I am using Kato track right now. I like it. However, I am finding that working with Kato track and its sectional pieces clash with some of my ideas. Has anyone ever worked with Atlas track or used anyone of the Atlas packages for N scale layouts? It appears that Atlas has flex track which seems to be a great idea when trying to get through some interesting places.


----------



## NIMT (Jan 6, 2011)

I haven't worked with a whole lot of N, but I do have some N flex and it's the same as HO. Yes the predetermined pieces can be a pain. I switched to flex years ago and you can do just about anything you want with no size or bend limitations beyond the normal curve limits. Opens up a lot of possibilities for a layouts design.


----------



## kursplat (Dec 8, 2010)

any problems mixing different brands as long as the rail code is the same?


----------



## Guest (Feb 14, 2011)

Pretty much all of my N gauge is Atlas code 80, have some odd sections of other brands, the only problem I've had mixing is the ties on some other odd stuff are designed for shorter, apparently proprietary joiners, so you either have to push a joiner between the rail and the tie or remove a tie or two.

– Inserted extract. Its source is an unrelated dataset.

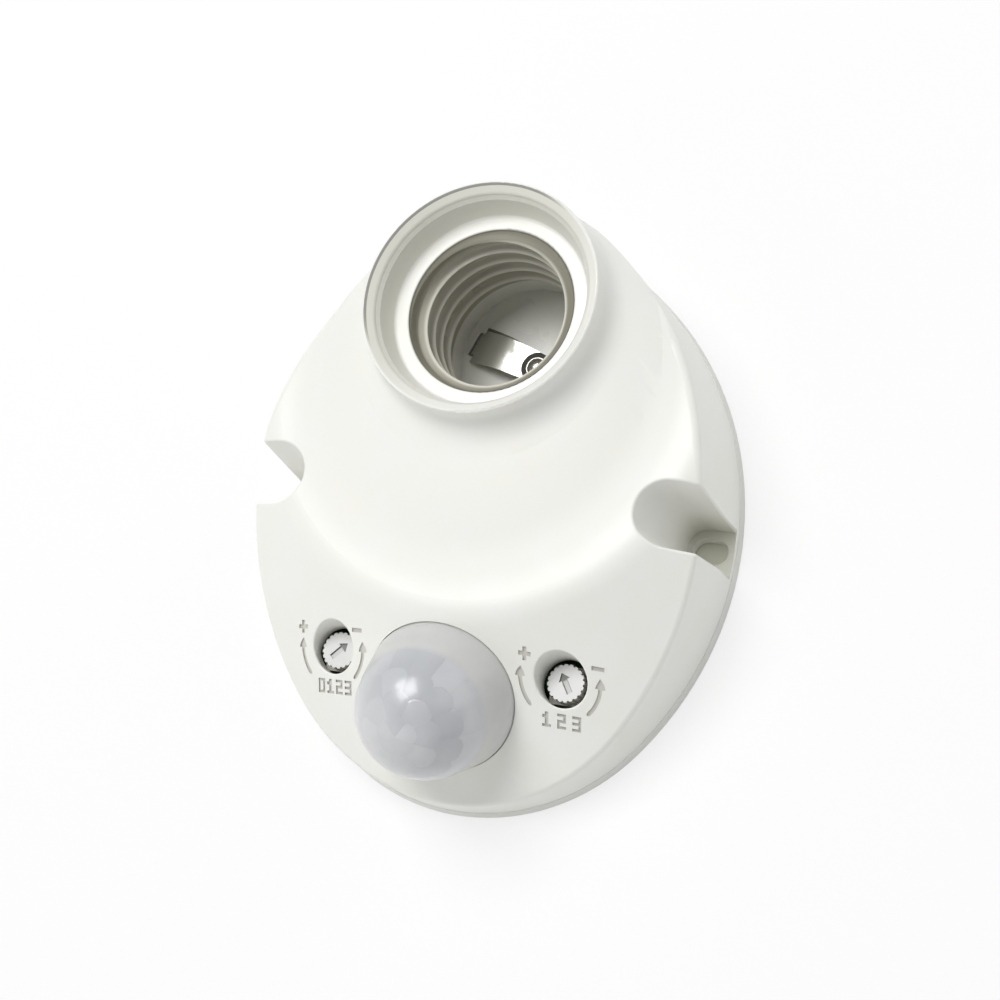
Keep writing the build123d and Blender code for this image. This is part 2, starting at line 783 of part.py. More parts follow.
# Lens: a dome on a tapering skirt, its flange clamped under the sensor face by a ring
flange_bottom = -lens_seat_depth - lens_flange_thickness
with BuildPart() as lens_dome:
    add(dome_form(lens_base_radius, lens_dome_radius, flange_bottom))
    with BuildSketch(lens_plane.offset(flange_bottom)):
        Circle(lens_flange_radius)
    extrude(amount=lens_flange_thickness)
    lens_inside = dome_form(
        lens_base_radius - lens_wall, lens_dome_radius - lens_wall, flange_bottom - overshoot
    )
    add(lens_inside, mode=Mode.SUBTRACT)
finish(lens_dome.part, "lens_dome")

with BuildPart() as lens_retainer:
    with BuildSketch(lens_plane.offset(flange_bottom)):
        Circle(lens_flange_radius)
        Circle(retainer_inner_radius, mode=Mode.SUBTRACT)
    extrude(amount=-(retainer_depth + flange_bottom))
finish(lens_retainer.part, "lens_retainer")

# Circuit board with its tongue under the lens
with BuildPart() as circuit_board:
    with BuildSketch(Plane.XY.offset(board_bottom)) as outline:
        with BuildLine():
            Polyline(
                (-board_half_width, board_top_y),
                (board_half_width, board_top_y),
                (board_half_width, board_shoulder_y),
                (board_tongue_half_width, board_shoulder_y),
                (board_tongue_half_width, board_tongue_y),
                (-board_tongue_half_width, board_tongue_y),
                (-board_tongue_half_width, board_shoulder_y),
                (-board_half_width, board_shoulder_y),
                close=True,
            )
        make_face()
        corners = outline.vertices().filter_by(lambda v: abs(v.X) > board_boss_x)
        chamfer(corners, length=board_chamfer)
        with Locations(*board_bosses):
            Circle(board_hole_radius, mode=Mode.SUBTRACT)
        with Locations(*lower_bosses):
            Circle(plate_boss_radius + board_clearance, mode=Mode.SUBTRACT)
    extrude(amount=board_thickness)
finish(circuit_board.part, "circuit_board")

board_screws = screw_group(
    board_bosses,
    board_bottom - board_screw_head_height,
    board_screw_head_radius,
    board_screw_head_height,
    board_screw_radius,
    board_bottom + board_screw_length,
)
finish(board_screws, "board_screws")

# Motion sensor: a flanged can on three legs with a square window in its top
sensor_bottom = board_top + sensor_stand_off
sensor_top = sensor_bottom + sensor_flange_height + sensor_can_height
with BuildPart() as pir_sensor:
    with BuildSketch(Plane.XY.offset(sensor_bottom)):
        with Locations((0, sensor_y)):
            Circle(sensor_flange_radius)
    extrude(amount=sensor_flange_height)
    with BuildSketch(Plane.XY.offset(sensor_bottom + sensor_flange_height)):
        with Locations((0, sensor_y)):
            Circle(sensor_can_radius)
    extrude(amount=sensor_can_height)
    fillet(pir_sensor.faces().sort_by(Axis.Z)[-1].edges(), radius=sensor_edge)
    with BuildSketch(Plane.XY.offset(sensor_top)):
        with Locations((0, sensor_y)):
            Rectangle(sensor_window_size, sensor_window_size)
    extrude(amount=-sensor_window_depth, mode=Mode.SUBTRACT)
    with BuildSketch(Plane.XY.offset(board_top)):
        with Locations((0, sensor_y)):
            with PolarLocations(sensor_leg_circle, 3, start_angle=90):
                Circle(sensor_leg_radius)
    extrude(amount=sensor_stand_off)
finish(pir_sensor.part, "pir_sensor")

with BuildPart() as light_sensor:
    with BuildSketch(Plane.XY.offset(board_top)):
        with Locations((light_sensor_x, lens_y + light_sensor_above_lens)):
            Circle(light_sensor_radius)
    extrude(amount=light_sensor_height)
    chamfer(light_sensor.faces().sort_by(Axis.Z)[-1].edges(), length=component_edge)
finish(light_sensor.part, "light_sensor")

# Trimmers
rotor_bottom = board_top + trimmer_body_height + trimmer_gap
for trimmer_name, trimmer_side in (("time", -1), ("lux", 1)):
    finish(trimmer_body(trimmer_side), f"{trimmer_name}_trimmer_body")
    finish(trimmer_rotor(trimmer_side), f"{trimmer_name}_trimmer_rotor")

# Power components
power_row_y = board_top_y - power_row_inset
relay_place = (relay_x, power_row_y)
dropper_place = (dropper_x, board_top_y - dropper_inset)
chip_place = (chip_x, board_top_y - chip_inset)
finish(block_component(relay_place, relay_size, component_edge), "relay")
finish(block_component(dropper_place, dropper_size, component_edge), "dropper_capacitor")
finish(block_component(chip_place, chip_size, component_edge / 2), "control_chip")

with BuildPart() as smoothing_capacitor:
    with BuildSketch(Plane.XY.offset(board_top)):
        with Locations((smoothing_x, power_row_y)):
            Circle(smoothing_radius)
    extrude(amount=smoothing_height)
    chamfer(smoothing_capacitor.faces().sort_by(Axis.Z)[-1].edges(), length=component_edge)
finish(smoothing_capacitor.part, "smoothing_capacitor")

diode_height = board_top + diode_radius + diode_stand_off
diode_row_y = board_top_y - diode_row_inset
diode_axis_plane = Plane(origin=(0, diode_row_y, diode_height), x_dir=(1, 0, 0), z_dir=(0, -1, 0))
with BuildPart() as rectifier_diodes:
    for number in range(diode_count):
        diode_x = diode_row_x + (number - (diode_count - 1) / 2) * diode_pitch
        with BuildSketch(diode_axis_plane):
            with Locations((diode_x, 0)):
                Circle(diode_radius)
        extrude(amount=diode_length / 2, both=True)
        near, far = (diode_row_y + end * diode_span / 2 for end in (-1, 1))
        legs = [(diode_x, near, board_top), (diode_x, near, diode_height)]
        legs += [(diode_x, far, diode_height), (diode_x, far, board_top)]
        add(wire(legs, diode_wire_radius, diode_wire_bend))
finish(rectifier_diodes.part, "rectifier_diodes")

# Terminal block with its tubes and screws
poles = (-block_pole_x, block_pole_x)
bore_plane = Plane(origin=(0, block_bottom_y, block_bore_height), x_dir=(1, 0, 0), z_dir=(0, -1, 0))
screw_rows = [block_centre_y + end * terminal_screw_spacing / 2 for end in (-1, 1)]
terminal_screw_places = [(x, y) for x in poles for y in screw_rows]
with BuildPart() as terminal_block:
    with BuildSketch(Plane.XY.offset(block_bottom)):
        with Locations((0, block_centre_y)):
            Rectangle(2 * block_half_width, block_length)
    extrude(amount=block_top - block_bottom)
    chamfer(terminal_block.edges().filter_by(Axis.Z), length=component_edge)
    with BuildSketch(Plane.XY.offset(plate_thickness)):
        with Locations((0, block_centre_y)):
            Rectangle(2 * block_foot_half_width, block_foot_length)
    extrude(amount=block_foot_thickness)
    with BuildSketch(bore_plane):
        with Locations(*[(x, 0) for x in poles]):
            Circle(tube_radius + tube_clearance)
    extrude(amount=-block_length, mode=Mode.SUBTRACT)
    with BuildSketch(Plane.XY.offset(block_bottom)):
        with Locations(*terminal_screw_places):
            Circle(terminal_screw_head_radius + tube_clearance)
    extrude(amount=block_bore_height - block_bottom, mode=Mode.SUBTRACT)
finish(terminal_block.part, "terminal_block")

with BuildPart() as terminal_tubes:
    with BuildSketch(bore_plane.offset(-tube_inset)):
        with Locations(*[(x, 0) for x in poles]):
            Circle(tube_radius)
            Circle(tube_bore_radius, mode=Mode.SUBTRACT)
    extrude(amount=-(block_length - 2 * tube_inset))
    with BuildSketch(Plane.XY.offset(block_bottom)):
        with Locations(*terminal_screw_places):
            Circle(terminal_screw_radius + screw_hole_clearance)
    extrude(amount=block_bore_height - block_bottom, mode=Mode.SUBTRACT)
finish(terminal_tubes.part, "terminal_tubes")

terminal_screws = screw_group(
    terminal_screw_places,
    block_bottom + terminal_screw_inset,
    terminal_screw_head_radius,
    terminal_screw_head_height,
    terminal_screw_radius,
    block_bore_height - lead_radius - screw_hole_clearance,
)
finish(terminal_screws, "terminal_screws")

# Centre contact: a tapering sprung leaf, its tail bent down through the socket floor
tip_rise = radians(contact_tip_rise)
leaf_reach = contact_length + contact_tip_width
leaf_tip_height, leaf_reach_height = (
    contact_knee_height + (reach - contact_knee_reach) * tan(tip_rise) for reach in (contact_length, leaf_reach)
)
with BuildPart() as centre_contact:
    with BuildSketch(contact_plane):
        with BuildLine():
            FilletPolyline(
                (-contact_thickness, -contact_tail_length),
                (-contact_thickness, contact_root_rise),
                (contact_knee_reach, contact_knee_height),
                (leaf_reach, leaf_reach_height),
                radius=[contact_bend, contact_knee_bend],
            )
            offset(amount=contact_thickness, side=Side.RIGHT)
        make_face()
    extrude(amount=contact_root_width, both=True)
    with BuildSketch(contact_floor.offset(-2 * contact_tail_length)):
        with BuildLine():
            Polyline(
                (contact_shoulder, -contact_root_width / 2),
                (contact_length, -contact_tip_width / 2),
                (contact_length, contact_tip_width / 2),
                (contact_shoulder, contact_root_width / 2),
                close=True,
            )
        make_face()
        with Locations((contact_length, 0)):
            Circle(contact_tip_width / 2)
        Rectangle(2 * contact_tail_reach, contact_tail_width)
    extrude(amount=2 * contact_tail_length + contact_length, mode=Mode.INTERSECT)
    leaf_normal = contact_plane.x_dir * -sin(tip_rise) + contact_plane.y_dir * cos(tip_rise)
    leaf_end = contact_plane.from_local_coords((contact_length, leaf_tip_height))
    leaf_end_plane = Plane(origin=leaf_end, x_dir=contact_plane.z_dir, z_dir=leaf_normal)
    with BuildSketch(leaf_end_plane.offset(contact_thickness)):
        Circle(rivet_shank_radius + rivet_clearance)
    extrude(amount=-3 * contact_thickness, mode=Mode.SUBTRACT)
finish(centre_contact.part, "centre_contact")

# Domed tip riveted through the leaf
rivet_dome_radius = (rivet_head_radius**2 + rivet_head_height**2) / (2 * rivet_head_height)
rivet_middle = radians(90) - asin(rivet_head_radius / rivet_dome_radius) / 2
rivet_centre = rivet_head_height - rivet_dome_radius
with BuildPart() as centre_contact_rivet:
    with BuildSketch(Plane(origin=leaf_end, x_dir=contact_plane.z_dir, z_dir=-leaf_end_plane.y_dir)):
        with BuildLine():
            Polyline(
                (0, rivet_head_height),
                (0, -contact_thickness - rivet_tail_height),
                (rivet_head_radius, -contact_thickness - rivet_tail_height),
                (rivet_head_radius, -contact_thickness),
                (rivet_shank_radius, -contact_thickness),
                (rivet_shank_radius, 0),
                (rivet_head_radius, 0),
            )
            ThreePointArc(
                (rivet_head_radius, 0),
                (rivet_dome_radius * cos(rivet_middle), rivet_centre + rivet_dome_radius * sin(rivet_middle)),
                (0, rivet_head_height),
            )
        make_face()
    revolve(axis=Axis(leaf_end, leaf_normal))
finish(centre_contact_rivet.part, "centre_contact_rivet")

# Side contact: a bowed strip that stands in the floor slot and leans into the bore
with BuildPart() as side_contact:
    with BuildSketch(side_plane):
        with BuildLine():
            FilletPolyline(
                (side_contact_root_radius, socket_floor_height - contact_tail_length),
                (side_contact_root_radius, side_contact_knee_height),
                (side_contact_crest_radius, side_contact_crest_height),
                (side_contact_tip_radius, side_contact_tip_height),
                radius=contact_bend,
            )
            offset(amount=side_contact_thickness, side=Side.RIGHT)
        make_face()
    extrude(amount=side_contact_width / 2, both=True)
finish(side_contact.part, "side_contact")

# Leads: supply to the board, and from the board to the two contacts
supply_start_y = block_top_y - tube_inset - supply_lead_entry
supply_lead_run_y = block_top_y + supply_lead_run_gap
lead_board_y = board_top_y - lead_board_inset
supply_bends = [lead_tight_bend, lead_bend, lead_tight_bend]
with BuildPart() as supply_leads:
    for side in (-1, 1):
        lead_x = side * supply_lead_x
        route = [(side * block_pole_x, supply_start_y, block_bore_height)]
        route += [(side * block_pole_x, supply_lead_run_y, block_bore_height)]
        route += [(lead_x, supply_lead_run_y, block_bore_height)]
        route += [(lead_x, lead_board_y, block_bore_height)]
        route += [(lead_x, lead_board_y, board_bottom)]
        add(wire(route, lead_radius, supply_bends))
finish(supply_leads.part, "supply_leads")

contact_lead_turn_y = block_top_y - contact_lead_turn_drop
tail_reach = side_contact_root_radius + side_contact_thickness + lead_gap
for contact, origin, direction, start, reach, side, first_bend in (
    ("centre", contact_floor.origin, contact_direction, lead_gap, lead_reach, -1, lead_tight_bend),
    ("side", side_floor.origin, side_direction, tail_reach, 2 * lead_reach, 1, lead_bend),
):
    begin = origin + direction * start
    turn = begin + direction * reach
    lead_x = side * contact_lead_x
    route = [(begin.X, begin.Y, lead_floor_height), (turn.X, turn.Y, lead_floor_height)]
    route += [(lead_x, contact_lead_turn_y, lead_floor_height), (lead_x, lead_board_y, lead_floor_height)]
    route += [(lead_x, lead_board_y, board_bottom)]
    finish(wire(route, lead_radius, [first_bend, lead_wide_bend, lead_bend]), f"{contact}_contact_lead")
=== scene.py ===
import json
import math

import bmesh
import bpy
from mathutils import Matrix, Vector
from mathutils.bvhtree import BVHTree


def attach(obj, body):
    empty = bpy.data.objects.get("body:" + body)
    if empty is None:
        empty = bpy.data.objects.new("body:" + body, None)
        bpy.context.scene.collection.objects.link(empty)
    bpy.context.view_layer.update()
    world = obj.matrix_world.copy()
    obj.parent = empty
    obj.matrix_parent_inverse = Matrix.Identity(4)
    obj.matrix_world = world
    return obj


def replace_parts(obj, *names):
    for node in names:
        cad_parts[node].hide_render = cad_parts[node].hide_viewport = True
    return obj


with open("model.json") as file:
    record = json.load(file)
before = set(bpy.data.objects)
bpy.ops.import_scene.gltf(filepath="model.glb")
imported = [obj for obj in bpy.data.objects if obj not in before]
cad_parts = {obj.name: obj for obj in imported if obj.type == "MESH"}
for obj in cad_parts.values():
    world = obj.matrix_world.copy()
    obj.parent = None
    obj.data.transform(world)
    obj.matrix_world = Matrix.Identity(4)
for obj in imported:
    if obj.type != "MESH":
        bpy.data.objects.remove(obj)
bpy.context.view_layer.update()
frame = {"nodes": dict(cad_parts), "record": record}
nodes = frame["nodes"]

# Wall lamp holder with a motion sensor, lying on its back. Metres, +Z out of the wall, +Y to the lamp end.
MM = 0.001

# Places on the moulding that the finishes and the scene's own pieces follow, in millimetres. A pair of
# heights or distances is where a change of tone starts and where it is full.

# Socket: the bore, its mouth and its floor
socket_x, socket_y = 0.0, 26.9
bore_radius = 13.3
shell_radius = 13.0
bore_step_height = 17.4
mouth_radius = 13.9
bore_top = 26.1
bore_floor = (10.0, 10.5)
mouth_shade = (25.4, 26.6)

# Lamp thread, its phase in radians; the level is a height where its crest passes the phase
thread_pitch = 3.629
thread_crest = 11.9
thread_sharpness = 4.2
thread_top = 28.2
thread_bottom = 10.6
thread_phase = math.radians(200)
thread_level = 24.9

# Lamp recess and the rim round it
recess_bottom = (28.4, 28.9)
rim_edge_radius = 19.2
rim_inner_radius = 17.75
rim_band_bottom = 33.9
rim_brink = (18.85, 19.15)
rim_fall = 1.1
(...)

So far I've only used flex for straight runs, I prefer factory radius, but when I move to the cave this week, the new layout is going to depend heavily on flex as well.


----------



## CNW 1518 (Feb 21, 2011)

I love unitrack for now..

Im sure when I can build a normal layout Ill go back to normal sectional and flex


----------



## sivvyjones (Feb 21, 2011)

I have always steered clear of flextrak, only because I find it a little hard to work with. The layout I am planning now is going to use mostly Atlas code 80, it seems just right!


----------



## Guest (Feb 21, 2011)

I'm very disappointed with Atlas Code 80. Their quality control sucks apparently. I have 5 sections of 5" straight on my table, each is a slightly different length, varies up to .125".

I learned the hard way unfortunately, now I'm looking at ripping up all the cork bed I laid down yesterday because it's based on the stated specs, apparently you need to actually measure each piece.


----------



## gunrunnerjohn (Nov 10, 2010)

Dust off your Dremel tool or X-acto saw and make them match.


----------



## Guest (Feb 21, 2011)

Do you think it's reasonable to buy new product supposedly from a quality company only to have to re-engineer it to correct their issues?

Because f you do, I know a car dealer that wants you for a customer.


----------



## gunrunnerjohn (Nov 10, 2010)

I wasn't commenting on the "reasonableness" of the issue, only the solution if you don't want to send it back or rip everything up.


----------